→ DESCRIPTION OF THE TASK: Print the lines beginning with the one that contains "without the ribbons." and ending with the one that contains "obj.matrix_world = Matrix.Identity(4)", exactly, both included, and no other lines.

→ RAW DATA:
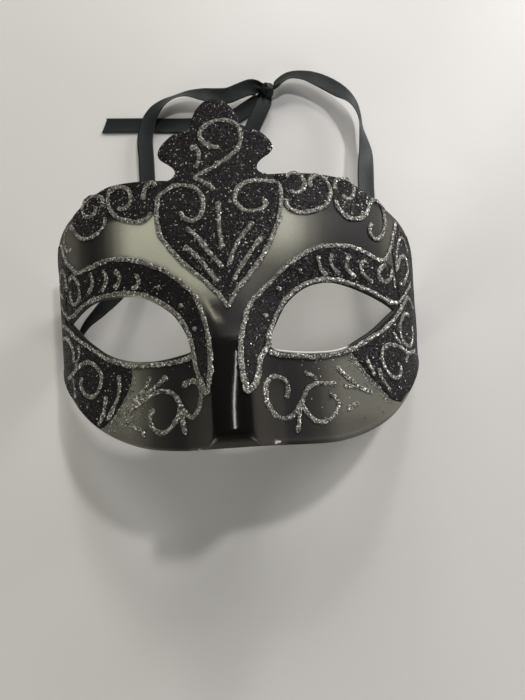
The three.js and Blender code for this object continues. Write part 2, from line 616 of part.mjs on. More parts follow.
// A flat ribbon along a smooth path. Each place is x, y, z and the roll about the path in
// degrees: 0 lies flat, 90 stands on edge.
function ribbon(places) {
  const points = places.map(([x, y, z]) => new THREE.Vector3(x, y, z));
  const curve = new THREE.CatmullRomCurve3(points, false, "centripetal");
  const rolls = places.map((place) => place[3]);
  const count = Math.round(curve.getLength() / RIBBON_STEP);
  const rings = [];
  for (let i = 0; i <= count; i++) {
    const at = curve.getUtoTmapping(i / count) * (places.length - 1);
    const before = Math.min(Math.floor(at), places.length - 2);
    const roll = THREE.MathUtils.degToRad(
      THREE.MathUtils.lerp(rolls[before], rolls[before + 1], at - before));
    const middle = curve.getPointAt(i / count);
    const forward = curve.getTangentAt(i / count);
    const side = new THREE.Vector3(-forward.y, forward.x, 0).normalize().applyAxisAngle(forward, roll);
    const up = forward.clone().cross(side).normalize();
    const corner = (s, t) => middle.clone()
      .addScaledVector(side, (s * RIBBON_WIDTH) / 2)
      .addScaledVector(up, (t * RIBBON_THICKNESS) / 2).toArray();
    rings.push([corner(-1, -1), corner(1, -1), corner(1, 1), corner(-1, 1)]);
  }
  return bar(rings);
}

const GLUE_RADIUS = 6;
const GLUE_SIDES = 16;
const gluePlaces = { left: [-82, -6], right: [84, 2] };
for (const [name, [u, v]] of Object.entries(gluePlaces)) {
  const ring = Array.from({ length: GLUE_SIDES }, (_, i) => {
    const turn = (2 * Math.PI * i) / GLUE_SIDES;
    return [u + GLUE_RADIUS * Math.cos(turn), v + GLUE_RADIUS * Math.sin(turn)];
  });
  add(`ribbon_glue_${name}`, layer(ring, GLUE), glue);
}

add("ribbon_left", ribbon([
  [-69.6, -3.4, 26.6, -56], [-66.2, 3.2, 25.4, -45], [-60.6, 10.4, 22.6, -25], [-54, 19.5, 18, -10],
  [-47, 33.9, 12, 0], [-42.7, 49.1, 8, 0], [-41.2, 64.3, 6, 0], [-41.6, 80.7, 4.4, 0],
  [-41.9, 92.7, 3.6, 0], [-42.2, 104, 3.2, 0], [-40.2, 112.6, 3.6, -8], [-36.6, 118.6, 4.4, -20],
  [-31.9, 122.4, 5, -36], [-25.7, 125, 5.2, -46], [-18.9, 126.2, 5.2, -36], [-11.8, 125.2, 5.2, -14],
  [-5.2, 124, 5, 4], [1.4, 123.6, 5, 12], [7.3, 125.6, 5, 10], [12.6, 127.2, 5, 15],
  [17, 127.2, 4.8, 28],
]), satin);
add("ribbon_right", ribbon([
  [70.4, -1.2, 24.4, 56], [67.4, 10, 25.6, 48], [65.4, 23, 26, 38], [63.8, 37.4, 24.6, 28],
  [63.2, 50, 22.4, 18], [64, 62, 19.6, 12], [65.6, 74.3, 16.4, 16], [66.8, 83.2, 14, 32],
  [66.8, 93, 12, 56], [66.4, 100.1, 10.6, 68], [65.6, 106.4, 9.6, 58], [63.3, 113.1, 8.6, 36],
  [57.8, 120.2, 7.2, 6], [49.4, 127, 6.2, 6], [41.4, 131.2, 5.6, 22], [34, 132.3, 5, 32],
  [29.4, 130.2, 4.8, 38], [26.8, 127.6, 4.6, 40],
]), satin);
add("ribbon_tail_left", ribbon([
  [18.2, 122.4, 1.6, 0], [12, 118.8, 1.2, 0], [4.9, 114.7, 0.9, 0], [-6.3, 111.6, 0.6, 0],
  [-19.3, 111.4, 0.4, 0], [-40.1, 113.1, 0.4, 0], [-65, 115, 0.4, 0],
]), satin);
add("ribbon_tail_under", ribbon([
  [20.8, 120.6, 4.2, 0], [18.8, 116.4, 4.4, 0], [15.2, 109.6, 4.2, 0], [11, 101.2, 3.4, 0],
  [7.6, 92.4, 2, 0], [4.6, 82.4, 0.8, 0], [2.3, 71.4, 0.4, 0],
]), satin);

// The two ribbons are tied in one small hard knot.
function knot() {
  const centre = [21.9, 125.4, 4.2];
  const half = [4.2, 4.2, 3.6];
  const shape = new THREE.SphereGeometry(1, 14, 9);
  const places = shape.getAttribute("position");
  const points = [];
  const seen = new Map();
  const index = [];
  for (let i = 0; i < places.count; i++) {
    const place = [places.getX(i), places.getY(i), places.getZ(i)];
    const key = place.map((value) => Math.round(value * 1e4)).join();
    if (!seen.has(key)) {
      seen.set(key, points.length);
      points.push(place.map((value, axis) => centre[axis] + half[axis] * value));
    }
    index.push(seen.get(key));
  }
  const order = shape.getIndex().array;
  const triangles = [];
  for (let i = 0; i < order.length; i += 3) {
    const triangle = [index[order[i]], index[order[i + 1]], index[order[i + 2]]];
    if (new Set(triangle).size === 3) triangles.push(triangle);
  }
  return solid(points, triangles);
}
add("ribbon_knot", knot(), satin);

// The origin is under the middle of the mask, on the table, measured without the ribbons.
const rigid = new THREE.Box3();
for (const mesh of group.children) {
  if (!mesh.name.startsWith("ribbon_")) rigid.expandByObject(mesh);
}
const middle = rigid.getCenter(new THREE.Vector3());
group.position.set(-middle.x, -middle.y, -rigid.min.z);

export default group;
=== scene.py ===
# A Venetian masquerade half mask with its tie ribbons, lying face up on a pale table.
# The shape is worked out in millimetres, in the mask's own pattern: u runs across the face as arc
# length, v runs up the face, and w stands off the painted face. form() bends it into the mask.
import math

import bpy
import numpy as np
from mathutils import Matrix, Vector
from mathutils.geometry import delaunay_2d_cdt


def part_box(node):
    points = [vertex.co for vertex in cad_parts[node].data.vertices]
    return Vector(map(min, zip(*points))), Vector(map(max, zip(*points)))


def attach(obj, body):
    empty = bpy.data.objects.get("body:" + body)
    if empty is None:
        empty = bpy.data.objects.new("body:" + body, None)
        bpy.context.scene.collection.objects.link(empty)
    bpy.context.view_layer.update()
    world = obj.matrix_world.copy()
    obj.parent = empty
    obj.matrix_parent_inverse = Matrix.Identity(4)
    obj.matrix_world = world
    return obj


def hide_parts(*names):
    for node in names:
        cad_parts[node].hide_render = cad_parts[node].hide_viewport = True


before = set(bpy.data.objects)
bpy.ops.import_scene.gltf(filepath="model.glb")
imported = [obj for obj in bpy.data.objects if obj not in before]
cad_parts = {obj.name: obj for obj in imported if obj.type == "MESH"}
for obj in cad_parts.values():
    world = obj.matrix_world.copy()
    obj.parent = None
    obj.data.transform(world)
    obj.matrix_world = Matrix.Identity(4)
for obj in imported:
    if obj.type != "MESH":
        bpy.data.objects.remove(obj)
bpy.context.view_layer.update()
MM = 0.001
rng = np.random.default_rng(7)

# The arch of the face, the relief and the set of the plastic.
FRONT_RADIUS, FRONT_REACH, SIDE_RADIUS = 115.0, 58.0, 54.0
TEMPLE_HEADING = math.radians(78)
ARCH_HEIGHT = 60.0
NOSE_RISE, NOSE_FLAT, NOSE_FOOT, NOSE_START, NOSE_FULL = 18.5, 4.2, 18.0, 14.0, -42.0
SOCKET_U, SOCKET_V, SOCKET_HALF_U, SOCKET_HALF_V, SOCKET_DEPTH = 40.0, 2.0, 26.0, 14.0, 4.0
NOSE_EASE = 0.18
FOREHEAD_FALL, FOREHEAD_START, CREST_TOP = 5.0, 20.0, 75.0
FLARE = 0.0006
SKEW, SKEW_START, SKEW_END = 3.6, 12.0, 80.0
CREST_TIP_V = 88.6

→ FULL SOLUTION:
// The origin is under the middle of the mask, on the table, measured without the ribbons.
const rigid = new THREE.Box3();
for (const mesh of group.children) {
  if (!mesh.name.startsWith("ribbon_")) rigid.expandByObject(mesh);
}
const middle = rigid.getCenter(new THREE.Vector3());
group.position.set(-middle.x, -middle.y, -rigid.min.z);

export default group;
=== scene.py ===
# A Venetian masquerade half mask with its tie ribbons, lying face up on a pale table.
# The shape is worked out in millimetres, in the mask's own pattern: u runs across the face as arc
# length, v runs up the face, and w stands off the painted face. form() bends it into the mask.
import math

import bpy
import numpy as np
from mathutils import Matrix, Vector
from mathutils.geometry import delaunay_2d_cdt


def part_box(node):
    points = [vertex.co for vertex in cad_parts[node].data.vertices]
    return Vector(map(min, zip(*points))), Vector(map(max, zip(*points)))


def attach(obj, body):
    empty = bpy.data.objects.get("body:" + body)
    if empty is None:
        empty = bpy.data.objects.new("body:" + body, None)
        bpy.context.scene.collection.objects.link(empty)
    bpy.context.view_layer.update()
    world = obj.matrix_world.copy()
    obj.parent = empty
    obj.matrix_parent_inverse = Matrix.Identity(4)
    obj.matrix_world = world
    return obj


def hide_parts(*names):
    for node in names:
        cad_parts[node].hide_render = cad_parts[node].hide_viewport = True


before = set(bpy.data.objects)
bpy.ops.import_scene.gltf(filepath="model.glb")
imported = [obj for obj in bpy.data.objects if obj not in before]
cad_parts = {obj.name: obj for obj in imported if obj.type == "MESH"}
for obj in cad_parts.values():
    world = obj.matrix_world.copy()
    obj.parent = None
    obj.data.transform(world)
    obj.matrix_world = Matrix.Identity(4)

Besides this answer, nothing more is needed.